The sales assistant asked if she could help him. The man explained that he had $2.50 and couldn’t afford the drink he wanted. Without missing a beat, the assistant came from behind the counter and showed him where the small, more affordable cans were stacked. As he was paying, she looked him in the eye and asked if he’d like a straw.

It took a moment for her question to register. The man looked puzzled for a second, pausing before accepting.

‘Yes, please,’ he whispered as if she’d offered him the world. Which of course, by treating him with dignity, she had.

How we serve matters. Our smallest acts have the power to make the biggest difference.

What are your small acts?

Image by Tina Leggio

What’s The Story The Customer Is Telling Himself?

For a long time, our family’s favourite salt came in either 125g or 250g boxes.
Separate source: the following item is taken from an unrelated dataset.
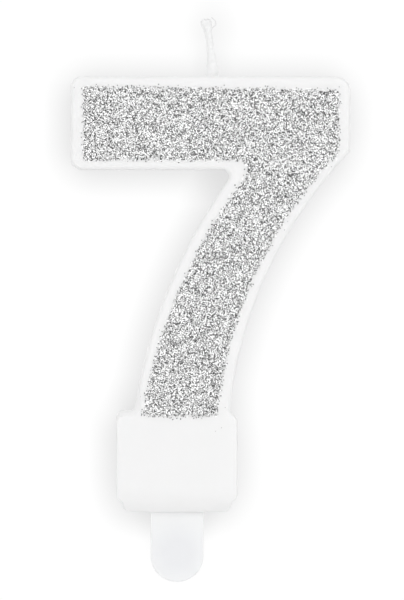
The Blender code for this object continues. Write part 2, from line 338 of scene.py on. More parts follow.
def wax_front(x, z):
    """Y of the wax's front: the numeral stands a little proud, and the foot curves back below."""
    y = FRONT + NUMERAL_PROUD * (1 - ease((z - PROUD_FROM) / PROUD_RISE))
    y += foot_tuck(z)
    for corner_x in (-FOOT_HALF_WIDTH, FOOT_HALF_WIDTH):
        near = Vector((x - corner_x, z - FOOT_RIGHT_SHOULDER)).length / CORNER_REACH
        y += CORNER_DIP * math.exp(-(near**2))
    return y + waves(x, z, 9 * MM, 0.03 * MM) + waves(x, z, 2.6 * MM, 0.008 * MM, 3.1)


def wax_back(x, z):
    """Y of the wax's back, which is plain, and curves in at the foot like the front."""
    unevenness = waves(x, z, 9 * MM, 0.03 * MM, 7.7) + waves(x, z, 2.6 * MM, 0.01 * MM, 5.2)
    return BACK - foot_tuck(z) + unevenness


def edge_width(x, z):
    """Width of the front face's chamfer: narrow round the foot, and wide along its left shoulder."""
    width = FOOT_EDGE + (NUMERAL_EDGE - FOOT_EDGE) * ease((z - 14 * MM) / (4 * MM))
    left_of_stem = ease((circle_x(STEM_LEFT, z) + 0.5 * MM - x) / (0.5 * MM))
    on_shoulder = ease((z - FOOT_LEFT_SHOULDER + 1.5 * MM) / (1.2 * MM))
    up_stem = ease((z - FOOT_LEFT_SHOULDER) / (5 * MM))
    return width + (SHOULDER_EDGE - width) * left_of_stem * on_shoulder * (1 - up_stem)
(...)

Last week I noticed the supermarket now stocks it in a 55g refillable mill. It’s the same product in different packaging—except for the price that is. It costs 37 cents per 10g when you buy the salt boxed, and $1.45 for 10g when you buy it in the mill.

Most people would argue that nobody in their right mind will pay almost four times as much for the same product in different packaging. And yet they do. We do! All the time.

We pay more money for convenience and status. We go out of our way to buy products that align with our sense of identity. We place just as much value, if not more, on how something feels than on how well it works.

Often, the key question when it comes to pricing and value isn’t how much is it worth, or what will people pay. It’s, what’s the story the customer is telling himself about what the product is worth to him, and why?

Once we know that, we’ll tell a better story.

Image by Aaron Thomas

The Forgotten Purpose Of Marketing

We tend to think of marketing as the way we promote and sell our services. Marketing is partly what we do to take a potential customer on a journey from awareness to a sale. But that isn’t the only thing marketing is for.

Great marketing isn’t just the way we communicate our message—it’s also the means of ensuring we attract and devote our resources to serving our right clients.

What’s worse than not attracting enough customers is attracting the wrong customers, people who will divert time and energy away from your ability to delight your best customers.

Your message has four jobs to do for your ideal customer:

1. Demonstrate that you understand her problem or unmet need.
2. Address her unanswered (and sometimes unasked) questions.
3. Allay her doubts and fears.
4. Give her the confidence that your solution will work for her.

Your marketing only has one job to do for your wrong customer—to make them seek an alternative.

Image by Garry Knight

A Word About Value


How much is an avocado worth?

The answer is, it depends.

It depends on the season, the stock levels, how much the customer wants it and the context in which they are buying or consuming it. Buy an avocado from the market, and it might be as little as $2.50. Mash it up, serve it with egg on sourdough toast, and it can be worth ten times that amount to some people.

And that’s the point. Value is contextual and in the eye of the beholder.

If we’re going to get better at creating and communicating our value, we need to know who our beholder is and what she cares about.

Image by Clem Onojeghuo

On The Face Of It


Our neighbours are selling their house. The selling agent said if they want to get the best price, they should give it a lick of paint. And so the decorators are outside today painting the railings.

There’s no doubt that a fresh coat of paint will brighten the place up ready for auction day. But it won’t be long before the rust begins to show through the paint on those railings again. Painting the exterior might revamp the face of the building, but it won’t improve the fabric. If the owner was planning to stay, my guess is he’d invest in the fabric of the building—not just a facelift.

As business owners, we’re presented with a similar choice every day. Should we do that hard work of investing in the fabric of our business, or should we go for the shortcut of the facelift?

It’s easy to tell a story that on the surface of it will attract people’s attention. But attention is fleeting—it’s not a solid foundation upon which to build a sustainable business or a lasting legacy. It’s wise to work as hard on the fabric of your story as you do on the face of it.